関税交渉後の新たな道―JBSNによる米の戦略的利活用と地方創生

 2025年の関税交渉により、日本の米生産者はかつてない厳しい環境に直面しています。輸入圧力の増大により、国産米の市場競争力が相対的に低下する一方で、日本の農業の持続可能性や地域経済への影響も懸念されています。

 こうした中で、Japan Bosai Stock Number(JBSN)制度は、農産物、とりわけ米の「備蓄」「増産」「輸出」戦略を包括的に支援する枠組みであることを紹介します。
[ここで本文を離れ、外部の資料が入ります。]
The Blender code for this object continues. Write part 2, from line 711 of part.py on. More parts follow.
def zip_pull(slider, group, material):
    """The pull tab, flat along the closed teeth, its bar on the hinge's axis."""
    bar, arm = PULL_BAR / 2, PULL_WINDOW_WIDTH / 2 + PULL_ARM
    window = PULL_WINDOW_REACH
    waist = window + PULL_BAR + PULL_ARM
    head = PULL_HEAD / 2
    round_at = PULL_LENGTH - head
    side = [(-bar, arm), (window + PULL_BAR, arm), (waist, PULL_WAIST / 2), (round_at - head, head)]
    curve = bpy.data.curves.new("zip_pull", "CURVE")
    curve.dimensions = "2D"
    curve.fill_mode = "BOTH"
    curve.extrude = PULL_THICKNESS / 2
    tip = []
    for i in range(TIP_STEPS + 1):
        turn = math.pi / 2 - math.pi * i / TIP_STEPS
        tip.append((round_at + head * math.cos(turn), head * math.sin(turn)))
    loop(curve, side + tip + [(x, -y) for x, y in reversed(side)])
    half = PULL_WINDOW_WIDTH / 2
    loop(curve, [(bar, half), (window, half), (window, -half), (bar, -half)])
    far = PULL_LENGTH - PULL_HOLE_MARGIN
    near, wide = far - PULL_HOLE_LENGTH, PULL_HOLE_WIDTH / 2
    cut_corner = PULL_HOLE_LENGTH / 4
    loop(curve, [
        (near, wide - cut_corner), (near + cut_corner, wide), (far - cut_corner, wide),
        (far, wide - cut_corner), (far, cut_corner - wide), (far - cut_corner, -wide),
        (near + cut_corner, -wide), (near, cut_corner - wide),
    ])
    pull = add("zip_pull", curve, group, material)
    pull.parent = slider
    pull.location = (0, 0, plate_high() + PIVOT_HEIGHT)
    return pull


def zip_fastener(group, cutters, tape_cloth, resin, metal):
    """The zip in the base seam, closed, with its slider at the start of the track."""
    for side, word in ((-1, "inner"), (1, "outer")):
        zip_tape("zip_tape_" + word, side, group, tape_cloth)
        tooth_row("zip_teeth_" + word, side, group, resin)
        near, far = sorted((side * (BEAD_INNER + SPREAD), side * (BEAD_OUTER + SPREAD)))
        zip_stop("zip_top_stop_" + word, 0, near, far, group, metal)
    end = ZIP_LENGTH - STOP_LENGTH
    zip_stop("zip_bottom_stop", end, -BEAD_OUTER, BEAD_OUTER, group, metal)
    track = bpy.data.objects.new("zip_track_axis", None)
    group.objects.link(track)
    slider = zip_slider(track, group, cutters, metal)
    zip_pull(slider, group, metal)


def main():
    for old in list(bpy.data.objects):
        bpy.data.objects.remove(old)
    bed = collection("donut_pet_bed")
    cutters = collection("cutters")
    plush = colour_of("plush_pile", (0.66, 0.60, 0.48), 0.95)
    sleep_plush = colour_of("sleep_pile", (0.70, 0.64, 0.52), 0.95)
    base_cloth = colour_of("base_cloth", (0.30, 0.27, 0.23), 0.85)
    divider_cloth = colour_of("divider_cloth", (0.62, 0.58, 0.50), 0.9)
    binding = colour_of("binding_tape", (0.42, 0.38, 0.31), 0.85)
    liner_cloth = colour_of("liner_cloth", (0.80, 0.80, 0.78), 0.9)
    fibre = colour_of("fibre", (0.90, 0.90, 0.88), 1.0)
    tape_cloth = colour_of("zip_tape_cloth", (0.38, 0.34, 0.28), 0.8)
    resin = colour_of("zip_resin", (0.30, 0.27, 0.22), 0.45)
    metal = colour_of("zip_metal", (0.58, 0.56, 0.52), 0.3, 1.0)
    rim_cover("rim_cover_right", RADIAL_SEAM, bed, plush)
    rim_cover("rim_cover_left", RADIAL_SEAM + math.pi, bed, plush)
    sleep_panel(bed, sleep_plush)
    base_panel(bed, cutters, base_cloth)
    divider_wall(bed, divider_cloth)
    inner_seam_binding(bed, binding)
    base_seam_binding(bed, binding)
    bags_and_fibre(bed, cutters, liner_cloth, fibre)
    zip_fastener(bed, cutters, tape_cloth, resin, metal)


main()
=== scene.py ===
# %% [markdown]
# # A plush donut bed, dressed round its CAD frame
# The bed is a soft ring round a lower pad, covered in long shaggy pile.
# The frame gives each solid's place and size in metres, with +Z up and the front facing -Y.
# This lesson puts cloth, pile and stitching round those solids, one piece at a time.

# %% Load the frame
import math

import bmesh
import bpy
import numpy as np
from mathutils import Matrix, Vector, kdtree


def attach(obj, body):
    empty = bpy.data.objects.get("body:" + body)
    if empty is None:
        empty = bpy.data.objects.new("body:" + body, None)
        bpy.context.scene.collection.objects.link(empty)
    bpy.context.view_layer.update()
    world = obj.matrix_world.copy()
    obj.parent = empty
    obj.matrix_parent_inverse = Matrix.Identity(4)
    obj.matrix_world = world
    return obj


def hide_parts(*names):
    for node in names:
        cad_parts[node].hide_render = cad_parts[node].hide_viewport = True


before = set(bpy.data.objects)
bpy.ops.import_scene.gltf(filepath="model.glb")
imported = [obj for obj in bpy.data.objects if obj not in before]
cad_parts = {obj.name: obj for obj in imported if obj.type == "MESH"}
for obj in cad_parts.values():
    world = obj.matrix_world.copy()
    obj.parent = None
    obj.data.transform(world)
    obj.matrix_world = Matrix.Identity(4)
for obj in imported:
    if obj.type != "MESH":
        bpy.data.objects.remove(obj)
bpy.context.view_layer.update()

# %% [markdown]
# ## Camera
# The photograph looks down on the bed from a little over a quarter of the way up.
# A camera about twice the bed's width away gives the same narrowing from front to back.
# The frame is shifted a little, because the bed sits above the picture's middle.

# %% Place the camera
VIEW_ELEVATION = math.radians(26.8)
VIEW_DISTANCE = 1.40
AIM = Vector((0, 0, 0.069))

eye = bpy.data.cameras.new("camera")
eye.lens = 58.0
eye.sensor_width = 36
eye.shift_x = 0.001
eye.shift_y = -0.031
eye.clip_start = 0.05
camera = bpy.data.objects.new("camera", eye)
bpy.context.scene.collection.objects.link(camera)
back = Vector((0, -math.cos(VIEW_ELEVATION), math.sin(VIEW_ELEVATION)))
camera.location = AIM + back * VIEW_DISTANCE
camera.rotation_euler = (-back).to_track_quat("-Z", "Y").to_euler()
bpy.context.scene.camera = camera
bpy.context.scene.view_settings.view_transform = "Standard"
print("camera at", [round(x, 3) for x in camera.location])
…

1 関税リスクへの新たな防波堤 ― 戦略的備蓄の可視化

 国際交渉による価格下落リスクや貿易障壁の緩和に対し、JBSNは「国家備蓄物資としての公的分類番号」を通じて、国産米の備蓄対象としての信頼性と位置づけを明確にします。特に、防災備蓄用の認証米(例:アルファ化米、真空パック米など)にJBSNコードを付与することで、自治体や官公庁による優先調達が容易となり、平時の過剰米を有事の戦略物資へと転用する道が開かれます。


2 増産インセンティブと農業の再活性化

 JBSN制度により、備蓄・調達需要が可視化されることで、計画的な米の増産が可能となります。例えば、地域ごとにJBSN登録された「地域ブランド米」や「加工向け備蓄米」などを設定すれば、農家の販路拡大・価格安定の一助となり、将来的な減反政策の見直しにもつながります。
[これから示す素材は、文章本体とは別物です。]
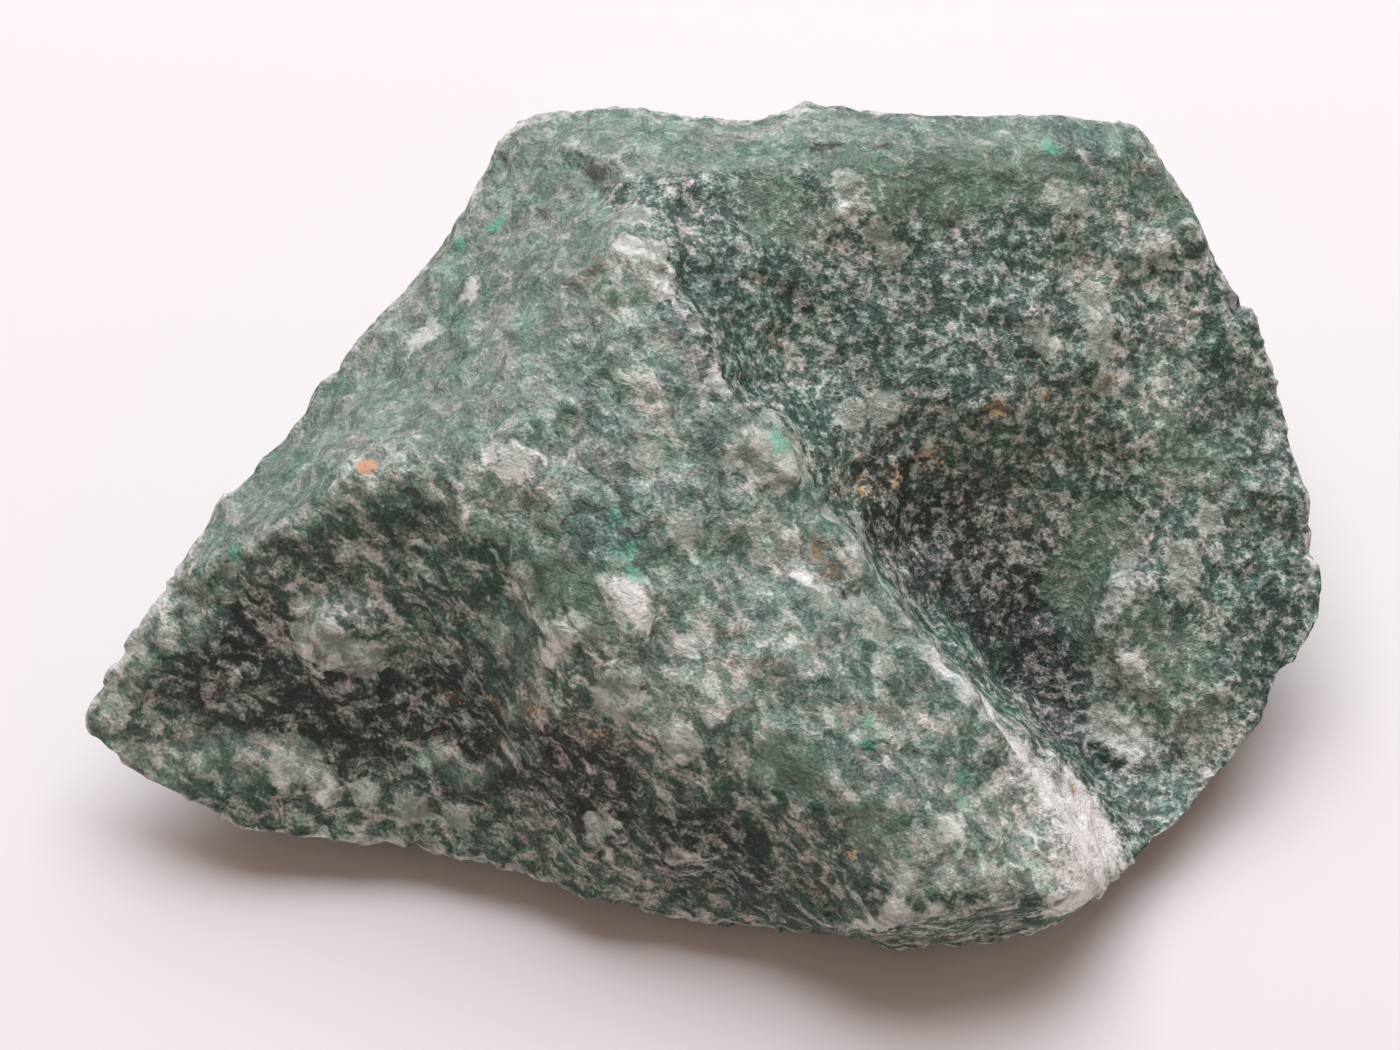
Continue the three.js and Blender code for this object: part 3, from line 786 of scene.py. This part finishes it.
def stone_material():
    material = bpy.data.materials.new("aventurine_quartzite")
    nodes = Nodes(material)
    textures = textures_of(nodes)
    inputs = nodes.shader.inputs
    nodes.put(inputs["Base Color"], colour_of(nodes, textures))
    nodes.put(inputs["Roughness"], nodes.spread(textures["speck"], *GLOSS_RANGE, *ROUGHNESS_RANGE))
    nodes.put(inputs["Normal"], bump_of(nodes, textures))
    inputs["IOR"].default_value = REFRACTION
    return material


def build_stone():
    mesh = stone_mesh(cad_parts[NODE].data)
    stone = bpy.data.objects.new("aventurine_stone", mesh)
    bpy.context.scene.collection.objects.link(stone)
    mesh.materials.append(stone_material())
    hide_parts(NODE)
    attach(stone, BODY)


def build_floor():
    bpy.ops.mesh.primitive_plane_add(size=FLOOR_SIZE)
    floor = bpy.context.object
    floor.name = "floor"
    material = bpy.data.materials.new("pale_floor")
    nodes = Nodes(material)
    nodes.shader.inputs["Base Color"].default_value = (*FLOOR_COLOUR, 1.0)
    nodes.shader.inputs["Roughness"].default_value = FLOOR_ROUGHNESS
    floor.data.materials.append(material)


def aim(thing, target):
    """Turns a camera or a light so that it faces the target."""
    thing.rotation_euler = (target - thing.location).to_track_quat("-Z", "Y").to_euler()


def build_camera():
    camera = bpy.data.objects.new("camera", bpy.data.cameras.new("camera"))
    bpy.context.scene.collection.objects.link(camera)
    camera.data.lens = CAMERA_LENS
    camera.data.sensor_width = SENSOR_WIDTH
    back = Vector((0.0, -math.cos(CAMERA_ELEVATION), math.sin(CAMERA_ELEVATION)))
    camera.location = CAMERA_TARGET + back * CAMERA_DISTANCE
    aim(camera, CAMERA_TARGET)
    bpy.context.scene.camera = camera


def build_light():
    light = bpy.data.lights.new("key", "AREA")
    light.energy = KEY_POWER
    light.color = KEY_COLOUR
    light.size = KEY_SIZE
    key = bpy.data.objects.new("key", light)
    bpy.context.scene.collection.objects.link(key)
    key.location = KEY_PLACE
    aim(key, CAMERA_TARGET)


def build_room():
    world = bpy.data.worlds.new("room")
    world.use_nodes = True
    background = world.node_tree.nodes["Background"]
    background.inputs["Color"].default_value = (*ROOM_COLOUR, 1.0)
    background.inputs["Strength"].default_value = ROOM_STRENGTH
    bpy.context.scene.world = world
    bpy.context.scene.view_settings.view_transform = "Standard"


build_stone()
build_floor()
build_camera()
build_light()
build_room()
 また、災害・人道支援用途としてのJBSN認証米の活用は、国際協力やODA案件において日本産米の活路を拓き、農業と外交の連携強化にも資するものです。


3 輸出支援と地方創生のエンジンへ

 30Advantageが推進する「災害物資統合供給プラットフォーム」では、JBSNコードによって登録された製品群をグローバルな調達対象として提示可能です。これにより、各地の農協や地域企業は、単なる一次産品ではなく「JBSN認証済みの信頼性ある防災用米」として海外バイヤーに向けて発信することが可能となり、地方発の輸出モデルの形成が期待されます。

 特にアジア諸国や中東・アフリカ地域では、日本の保存食技術への信頼が高く、「備蓄可能で安心安全な日本米」の需要が年々高まっています。


 今後の展望

 JBSNは、製品の分類と供給信頼性を同時に担保する、まさに「災害対応×経済振興×農業支援」の統合インフラです。今回の関税交渉結果は、国内農業の再編と持続化に向けた警鐘であると同時に、JBSNを通じた新たな備蓄・輸出戦略を進める絶好の機会でもあります。

 今後、30Advantageでは、㈱国土強靭化GXの事業としてのJBSNコードの付与支援、備蓄向け製品の選定、事業パートナーであるトラスティア社との海外展開支援を通じて、農業と防災、そして地方の未来を結ぶソリューションを実装してまいります。